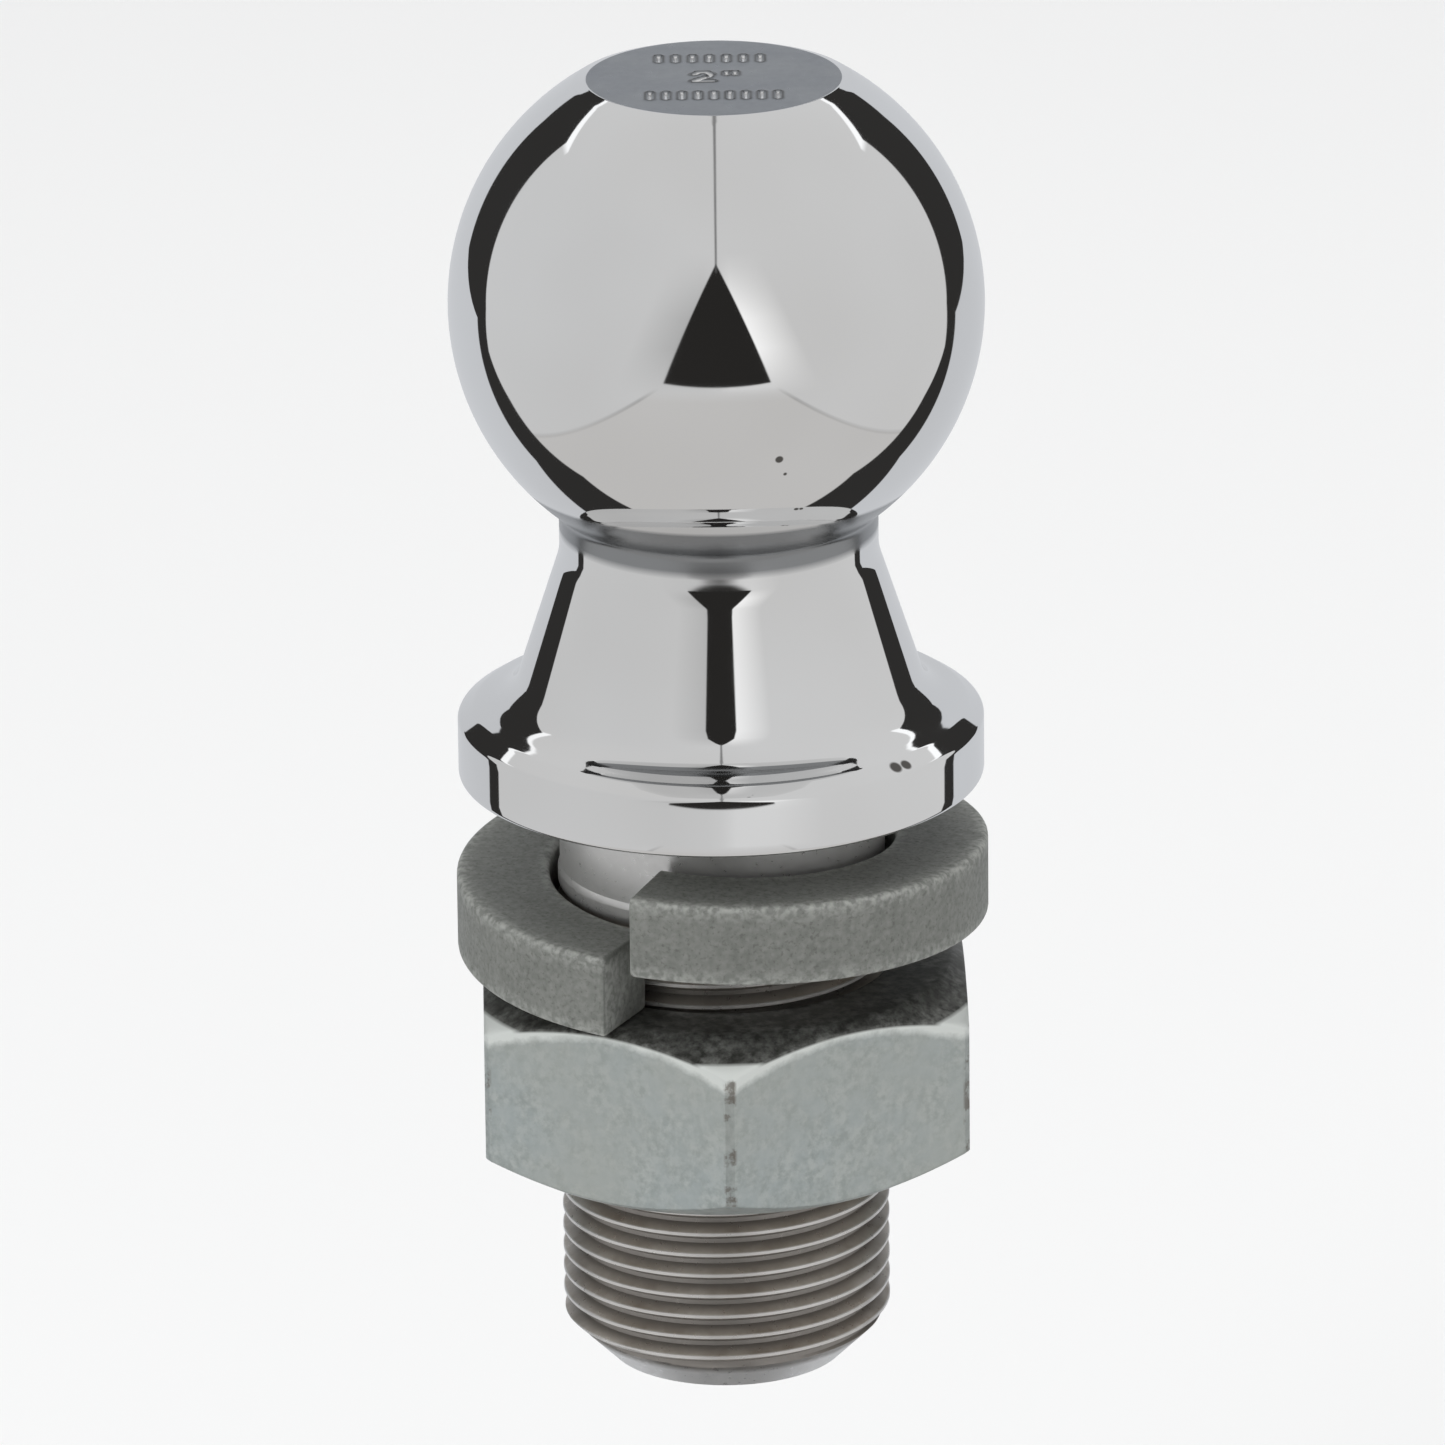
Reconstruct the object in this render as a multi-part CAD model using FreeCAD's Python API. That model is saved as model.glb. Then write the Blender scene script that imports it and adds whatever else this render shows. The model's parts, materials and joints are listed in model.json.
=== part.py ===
import FreeCAD, Part
import math
import os

# Hitch ball on a threaded shank, with its split lock washer and its hexagon nut.
# Millimetres. The origin is the centre of the collar's underside; +Z points to the ball.

V = FreeCAD.Vector
Z_AXIS = V(0, 0, 1)
ORIGIN = V(0, 0, 0)

# Ball, neck, cone and collar
BALL_R = 25.4
BALL_Z = 46.9
FLAT_Z = 68.98
FLAT_EDGE = 0.3
NECK_R = 15.2
NECK_BLEND = 1.2
CONE_TOP = (16.1, 19.6)
CONE_FOOT = (19.1, 10.4)
CONE_RUN = 0.9
CONE_BLEND = 5.0
NECK_FOOT_BLEND = 4.0
BROW = (23.6, 6.75)
BROW_BLEND = 1.6
BROW_RISE = 1.05
SHOULDER_BLEND = 1.0
COLLAR_R = 25.15
COLLAR_WALL_TOP = 4.7
COLLAR_UNDER_EDGE = 0.5

# Shank and its 1-1/4 inch, 12 per inch thread
SMOOTH_R = 15.6
SMOOTH_LENGTH = 9.0
CREST_R = 15.8
CREST_STEP = 0.6
ROOT_R = 14.6
SHANK_LENGTH = 59.15
END_R = 11.45
PITCH = 25.4 / 12
CREST_FLAT = 0.30
FLANK = math.tan(math.radians(30))
THREAD_TOP = -10.6
CUT_OVER = 0.2

# Nut
ACROSS_FLATS = 46.3
NUT_TOP = -18.95
NUT_THICK = 18.35
NUT_TURN_DEG = 1.0
NUT_FACE_R = 22.0
NUT_BEVEL_DEG = 30.0
NUT_SHOULDER_R = 25.3
NUT_CORNER_DEG = 41.0
NUT_SLEEVE_R = 18.5
NUT_MINOR_R = 14.8
NUT_MAJOR_R = 15.98
NUT_TIP = 0.315
NUT_MOUTH_R = 16.3

# Split washer
WASHER_OUT_R = 25.5
WASHER_IN_R = 16.6
WASHER_THICK = 7.9
WASHER_EDGE = 0.6
WASHER_TOP = -4.45
WASHER_LEAD = 6.6
WASHER_START_DEG = -110.5
WASHER_SWEEP_DEG = 354.0

# Stamped strokes on the ball's flat
STROKE_DEPTH = 0.25
STROKE_WIDTH = 0.45
STROKE_ROWS = ((6.2, 1.9, (-5.2, -3.6, -2.0, -0.4, 1.2, 2.8, 4.4)),
               (0.4, 2.0, (-1.2, 0.6)),
               (-5.6, 1.7, (-6.0, -4.5, -3.0, -1.5, 0.0, 1.5, 3.0, 4.5, 6.0)))


def point(r, z):
    return V(r, 0, z)


def corner_arc(a, corner, b, radius):
    """Arc of the given radius that rounds the corner between the lines to a and to b."""
    to_a = (a - corner).normalize()
    to_b = (b - corner).normalize()
    half = to_a.getAngle(to_b) / 2
    reach = radius / math.tan(half)
    middle = (to_a + to_b).normalize()
    centre = corner + middle * (radius / math.sin(half))
    start = corner + to_a * reach
    end = corner + to_b * reach
    return start, centre - middle * radius, end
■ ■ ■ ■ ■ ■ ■
Task to carry out: Return all of the data precisely as it appears.

In response:
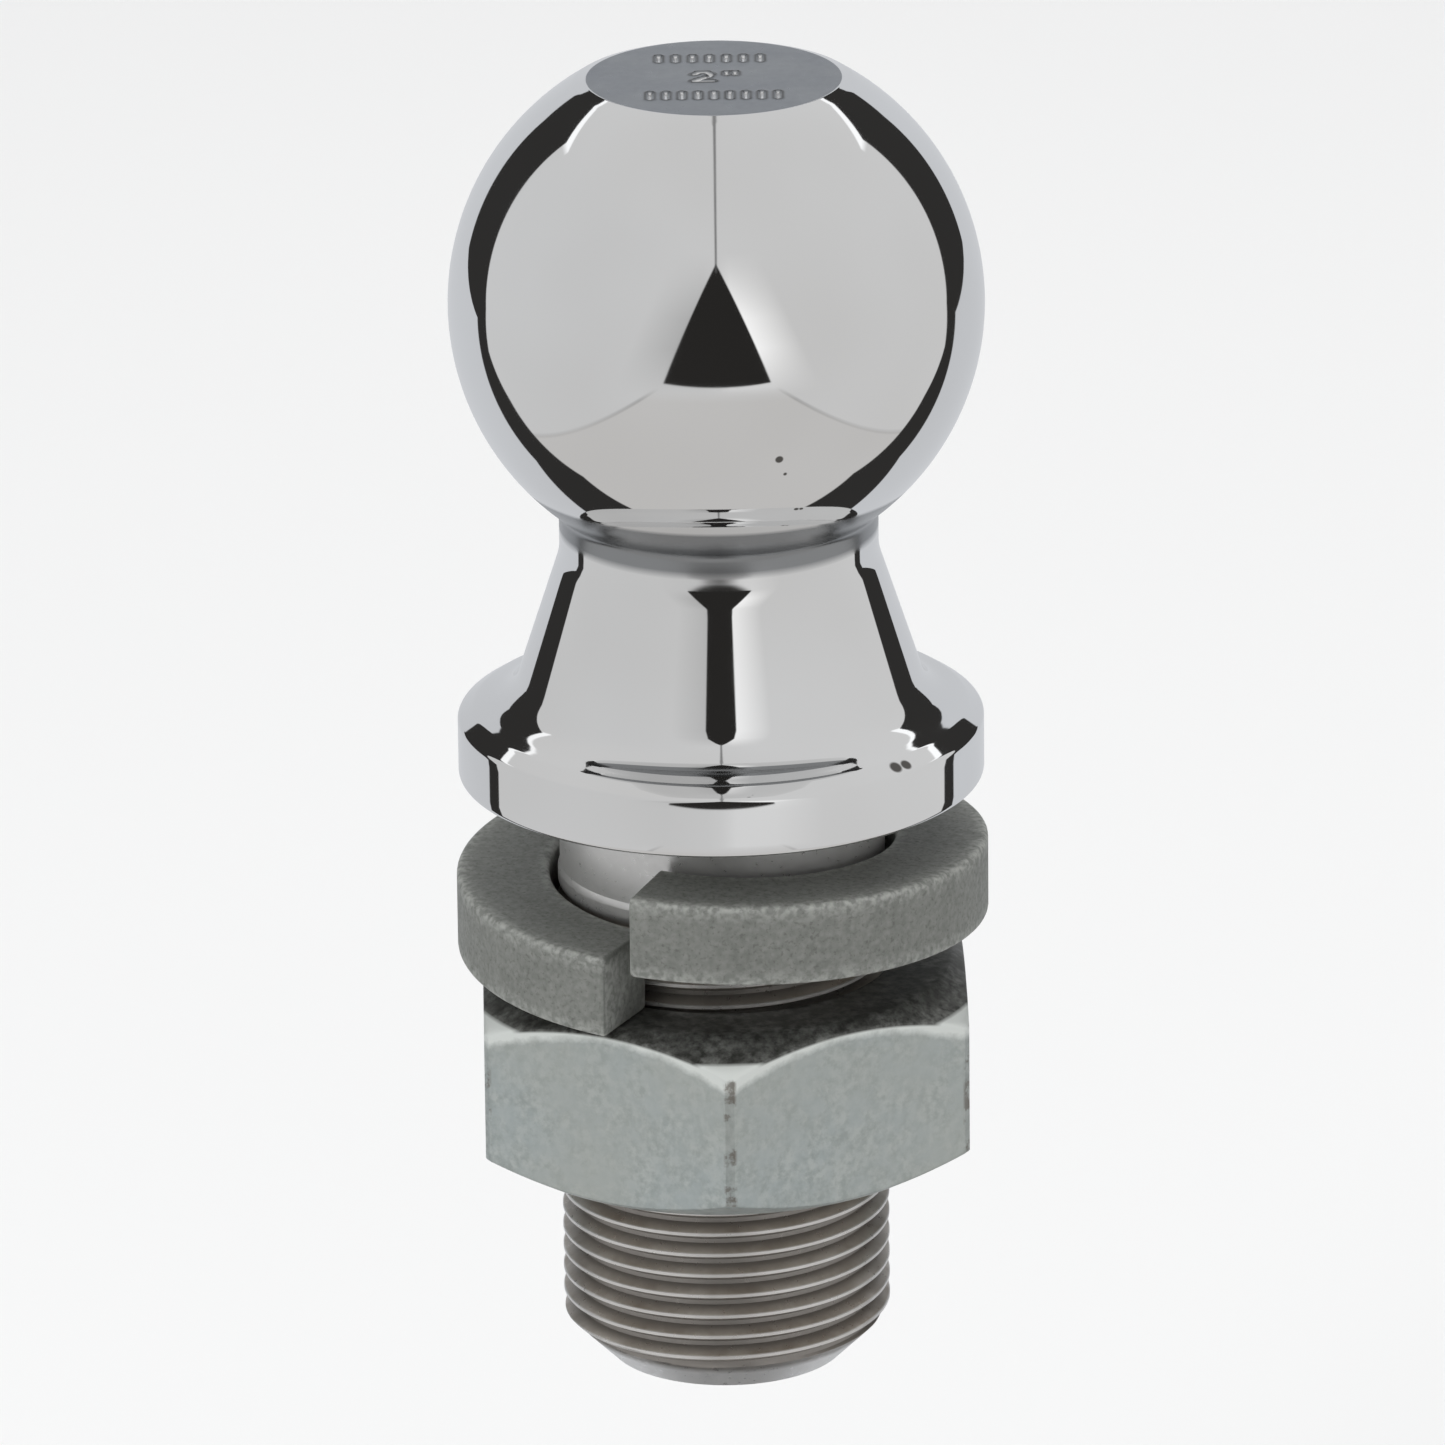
Reconstruct the object in this render as a multi-part CAD model using FreeCAD's Python API. That model is saved as model.glb. Then write the Blender scene script that imports it and adds whatever else this render shows. The model's parts, materials and joints are listed in model.json.
=== part.py ===
import FreeCAD, Part
import math
import os

# Hitch ball on a threaded shank, with its split lock washer and its hexagon nut.
# Millimetres. The origin is the centre of the collar's underside; +Z points to the ball.

V = FreeCAD.Vector
Z_AXIS = V(0, 0, 1)
ORIGIN = V(0, 0, 0)

# Ball, neck, cone and collar
BALL_R = 25.4
BALL_Z = 46.9
FLAT_Z = 68.98
FLAT_EDGE = 0.3
NECK_R = 15.2
NECK_BLEND = 1.2
CONE_TOP = (16.1, 19.6)
CONE_FOOT = (19.1, 10.4)
CONE_RUN = 0.9
CONE_BLEND = 5.0
NECK_FOOT_BLEND = 4.0
BROW = (23.6, 6.75)
BROW_BLEND = 1.6
BROW_RISE = 1.05
SHOULDER_BLEND = 1.0
COLLAR_R = 25.15
COLLAR_WALL_TOP = 4.7
COLLAR_UNDER_EDGE = 0.5

# Shank and its 1-1/4 inch, 12 per inch thread
SMOOTH_R = 15.6
SMOOTH_LENGTH = 9.0
CREST_R = 15.8
CREST_STEP = 0.6
ROOT_R = 14.6
SHANK_LENGTH = 59.15
END_R = 11.45
PITCH = 25.4 / 12
CREST_FLAT = 0.30
FLANK = math.tan(math.radians(30))
THREAD_TOP = -10.6
CUT_OVER = 0.2

# Nut
ACROSS_FLATS = 46.3
NUT_TOP = -18.95
NUT_THICK = 18.35
NUT_TURN_DEG = 1.0
NUT_FACE_R = 22.0
NUT_BEVEL_DEG = 30.0
NUT_SHOULDER_R = 25.3
NUT_CORNER_DEG = 41.0
NUT_SLEEVE_R = 18.5
NUT_MINOR_R = 14.8
NUT_MAJOR_R = 15.98
NUT_TIP = 0.315
NUT_MOUTH_R = 16.3

# Split washer
WASHER_OUT_R = 25.5
WASHER_IN_R = 16.6
WASHER_THICK = 7.9
WASHER_EDGE = 0.6
WASHER_TOP = -4.45
WASHER_LEAD = 6.6
WASHER_START_DEG = -110.5
WASHER_SWEEP_DEG = 354.0

# Stamped strokes on the ball's flat
STROKE_DEPTH = 0.25
STROKE_WIDTH = 0.45
STROKE_ROWS = ((6.2, 1.9, (-5.2, -3.6, -2.0, -0.4, 1.2, 2.8, 4.4)),
               (0.4, 2.0, (-1.2, 0.6)),
               (-5.6, 1.7, (-6.0, -4.5, -3.0, -1.5, 0.0, 1.5, 3.0, 4.5, 6.0)))


def point(r, z):
    return V(r, 0, z)


def corner_arc(a, corner, b, radius):
    """Arc of the given radius that rounds the corner between the lines to a and to b."""
    to_a = (a - corner).normalize()
    to_b = (b - corner).normalize()
    half = to_a.getAngle(to_b) / 2
    reach = radius / math.tan(half)
    middle = (to_a + to_b).normalize()
    centre = corner + middle * (radius / math.sin(half))
    start = corner + to_a * reach
    end = corner + to_b * reach
    return start, centre - middle * radius, end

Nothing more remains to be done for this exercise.